Emily Duncan of West Lothian in Scotland was diagnosed with stage 3c ovarian cancer at 19 years old in 2012.
Emily’s problems started a few months after the birth of her daughter. For over a year she visited her doctor repeatedly with worsening complaints of stomach cramping, bloating, bowel and digestion issues, spotting, painful sex and fatigue. “I was told it was bad periods, a possible urinary tract infection, and then anxiety. I began to believe my GP and doubt myself. I can vividly remember saying to my partner (now husband) ‘Am I making this up?! Am I going crazy?’”.
Emily eventually saw a gynaecologist who raised the possibility of endometriosis and booked exploratory surgery. “I remember waking up and being asked to bring someone with me when they told me the results. It was then I knew it was serious. As soon as I heard the word cancer everything went blurry and my hearing was like being underwater.”
Further surgery followed. This time removing her uterus, cervix, ovaries, lymph nodes, some diaphragm and part of her bowel, requiring a colostomy. “I began chemotherapy a few weeks later and after this I had four years without further treatment.
During this time, Emily’s daughter started school – and Emily returned to studying, qualifying as a paediatric nurse. Her daughter 16 months old at the time of diagnosis, is now 11 years old.
Her cancer returned in 2016 and further surgery and treatment was required and restarted in 2018, which is unfortunately very typical of low-grade serous.
When Emily was first diagnosed, low-grade serous ovarian cancer had only been recognised as a unique cancer for eight years and was treated exactly the same as the very different and more common high-grade serous type. Now, Emily says, it is treated very differently.
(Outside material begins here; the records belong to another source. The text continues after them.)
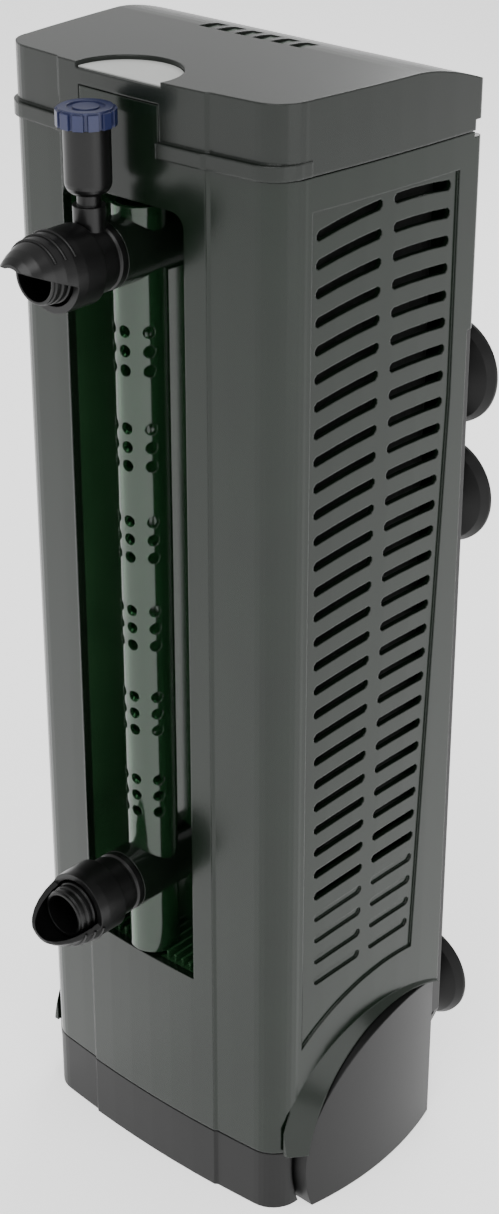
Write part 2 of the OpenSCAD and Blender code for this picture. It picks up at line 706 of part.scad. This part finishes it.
// Spiral chamber over the impeller, with intake holes on top and a spout to the riser
module pump_cover() color([0.28, 0.32, 0.28]) difference() {
    union() {
        at_pump(motor_high) cylinder(r = volute_r + 1.8, h = volute_high - motor_high);
        block([outlet_x - 7.5, outlet_x + 7.5], [duct_y + duct_depth, pump_y],
              [motor_high + 2.4, volute_high - 1]);
    }
    difference() {
        at_pump(motor_high - 1) cylinder(r = volute_r, h = volute_high - motor_high - 1);
        at_pump(51.6) cylinder(r = 4.6, h = 4);
    }
    at_pump(51) cylinder(r = 3, h = 3);
    for (a = [0 : 60 : 300]) at_pump(0) rotate([0, 0, a]) translate([0, 8.4, 50])
        cylinder(r = 2.6, h = 10, $fn = 24);
    block([outlet_x - 5.8, outlet_x + 5.8], [duct_y + duct_depth - 1, pump_y - 10],
          [motor_high + 4, volute_high - 3]);
}

// Rubber bush where the mains lead enters
gland_z = 12;
gland_r = 4.6;
module cable_gland() color([0.08, 0.08, 0.08]) translate([0, 0, gland_z]) difference() {
    union() {
        along_y(5, back_y - wall - 2.3, back_y);
        along_y(6.5, back_y, back_y + 1.6);
        along_y(gland_r, back_y + 1.5, back_y + 8);
    }
    along_y(2.8, back_y - 12, back_y + 12);
}

// ---- Bracket and suction cups ----
plate_cut = [4, 10]; // cut-off lower corners of the plate
slide_len = 45;      // travel of the plate down the rails
module mounting_bracket() color([0.34, 0.34, 0.34]) difference() {
    union() {
        translate([0, plate_y + plate_t, 0]) rotate([90, 0, 0]) linear_extrude(plate_t) polygon([
            [plate_cut[0] - bracket_w / 2, plate_low], [bracket_w / 2 - plate_cut[0], plate_low],
            [bracket_w / 2, plate_low + plate_cut[1]], [bracket_w / 2, plate_low + bracket_h],
            [-bracket_w / 2, plate_low + bracket_h], [-bracket_w / 2, plate_low + plate_cut[1]]]);
        mirrored() {
            block([bracket_w / 2 - 2, bracket_w / 2], [back_y + gap, plate_y + 0.1],
                  [plate_low + plate_cut[1], plate_low + bracket_h]);
            for (side = [-1, 1]) {
                block([rail_x + side * 5.1 - 0.7, rail_x + side * 5.1 + 0.7],
                      [back_y + 0.5, plate_y + 0.1], [plate_low + 20, plate_low + bracket_h]);
                block([rail_x + side * 3.8 - 2, rail_x + side * 3.8 + 2],
                      [back_y + 0.5, back_y + 1.8], [plate_low + 20, plate_low + bracket_h]);
            }
        }
    }
    mirrored() for (z = cup_z) translate([cup_x, 0, z]) along_y(hole_r, plate_y - 1, plate_y + 4);
    // notch that the gland and its lead pass through as the plate slides down
    block([-gland_r - 1, gland_r + 1], [plate_y - 1, plate_y + 4],
          [plate_low - 1, gland_z + gland_r + slide_len + 1]);
}

// Soft cup: a button behind the plate, a neck through it and a thin flared skirt
cup_h = 12;
module suction_cup(side, z) color([0.12, 0.12, 0.12])
    translate([side * cup_x, plate_y, z]) rotate([-90, 0, 0]) rotate_extrude() polygon([
        [0, -2], [5.4, -2], [5.4, 0], [hole_r, 0], [hole_r, plate_t], [7, plate_t],
        [7, plate_t + 3], [cup_r - 5, plate_t + 6], [cup_r - 1.4, plate_t + 9],
        [cup_r, plate_t + cup_h - 0.8], [cup_r, plate_t + cup_h],
        [cup_r - 1.2, plate_t + cup_h], [8, plate_t + 8.2], [0, plate_t + 7.6]]);
module suction_cup_1() suction_cup(1, cup_z[0]);
module suction_cup_2() suction_cup(-1, cup_z[0]);
module suction_cup_3() suction_cup(1, cup_z[1]);
module suction_cup_4() suction_cup(-1, cup_z[1]);
module suction_cup_5() suction_cup(1, cup_z[2]);
module suction_cup_6() suction_cup(-1, cup_z[2]);

housing();
front_panel();
outlet_recess();
base_tray();
base_front_cover();
base_disc_left();
base_disc_right();
lid();
lid_hinge_pins();
spray_bar();
spray_bar_end_caps();
riser_duct();
upper_tee();
upper_seal();
upper_nozzle();
upper_hood();
air_chamber();
air_valve_cap();
lower_tee();
lower_seal();
lower_nozzle();
lower_hood();
foam_pad_left();
foam_pad_right();
foam_frame_left();
foam_frame_right();
media_basket();
polishing_pad();
ceramic_rings();
motor_block();
stator_core();
stator_coil();
rotor_magnet();
impeller_wheel();
impeller_shaft();
shaft_bush_lower();
shaft_bush_upper();
pump_cover();
cable_gland();
mounting_bracket();
suction_cup_1();
suction_cup_2();
suction_cup_3();
suction_cup_4();
suction_cup_5();
suction_cup_6();
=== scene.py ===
import bmesh
import bpy
import math
from mathutils import Matrix, Vector, noise


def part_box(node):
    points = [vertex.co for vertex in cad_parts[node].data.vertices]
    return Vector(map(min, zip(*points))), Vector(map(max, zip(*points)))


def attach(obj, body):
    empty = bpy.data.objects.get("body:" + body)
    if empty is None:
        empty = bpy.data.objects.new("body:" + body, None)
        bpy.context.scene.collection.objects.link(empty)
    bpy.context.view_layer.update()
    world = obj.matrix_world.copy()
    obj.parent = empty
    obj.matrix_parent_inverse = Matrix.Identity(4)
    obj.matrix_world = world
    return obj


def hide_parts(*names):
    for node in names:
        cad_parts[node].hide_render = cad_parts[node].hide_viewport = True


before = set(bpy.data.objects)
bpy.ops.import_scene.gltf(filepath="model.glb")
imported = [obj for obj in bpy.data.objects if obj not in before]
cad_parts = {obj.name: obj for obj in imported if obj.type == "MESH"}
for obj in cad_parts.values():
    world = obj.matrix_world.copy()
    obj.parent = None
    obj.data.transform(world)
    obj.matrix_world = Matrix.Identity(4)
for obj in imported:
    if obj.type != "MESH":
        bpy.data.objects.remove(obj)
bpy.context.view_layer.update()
MM = 0.001

# ---- Camera, floor and light ----
# A still life on a pale sweep, seen from above and to the right of the front panel.
# A broad soft light hangs over the front, with a weaker one low on the right and one behind.
turn, tilt = math.radians(42.3), math.radians(27.6)
right = Vector((math.cos(turn), math.sin(turn), 0))
up = Vector((-math.sin(turn) * math.sin(tilt), math.cos(turn) * math.sin(tilt), math.cos(tilt)))
back = right.cross(up)
eye = Vector((0, 0.00435, 0.1696)) + 0.00178 * right - 0.00371 * up + 0.6286 * back
camera = bpy.data.objects.new("camera", bpy.data.cameras.new("camera"))
bpy.context.scene.collection.objects.link(camera)
placing = Matrix((right, up, back)).transposed().to_4x4()
placing.translation = eye
camera.matrix_world = placing
camera.data.sensor_fit = "VERTICAL"
camera.data.sensor_height = 36
camera.data.lens = 68.2
bpy.context.scene.camera = camera


def linear(code):
    """An sRGB hex colour as the linear RGBA that a shader socket takes."""
    parts = [int(code[i:i + 2], 16) / 255 for i in (0, 2, 4)]
    parts = [p / 12.92 if p <= 0.04045 else ((p + 0.055) / 1.055) ** 2.4 for p in parts]
    return (*parts, 1)


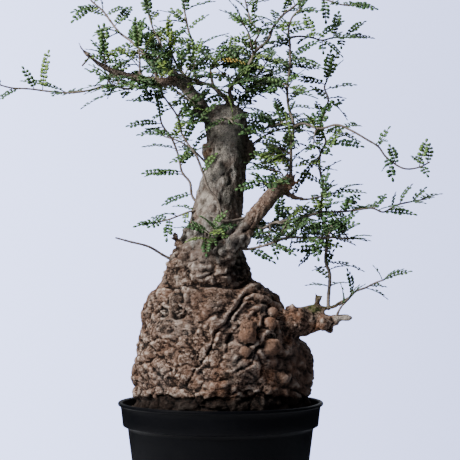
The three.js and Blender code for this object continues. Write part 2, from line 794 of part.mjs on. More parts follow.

“When I recurred I was treated with a hormone inhibitor called letrozole, I was then treated with bevacizumab before being lucky enough to try a newly researched drug called trametinib. Though the drug stopped working for me, the results were published this year. It is the first positive trial randomised clinical trial for my cancer. It’s exciting that these are options which didn’t exist when I was first diagnosed and shows how far things have moved along since then.”
Instead of a carefree life in her twenties, Emily has lived in the shadow of cancer. She says “there is a lot that is challenging and difficult including infertility. The fear and isolation of living in the unknown and not being able to plan for years ahead is very real. I find myself wondering if I will see my daughter reach specific milestones.”
“Yet at the same time, I appreciate the little things in every day so much more. Family is very important to me and we make spending time and taking holidays together a priority.”
“I am lucky to have an incredible oncologist Professor Charlie Gourlie who specialises in my cancer. I’m so supportive of Cure Our Ovarian Cancer who help fund his research. When you live with this cancer, research is everything. It’s your hope of a future.”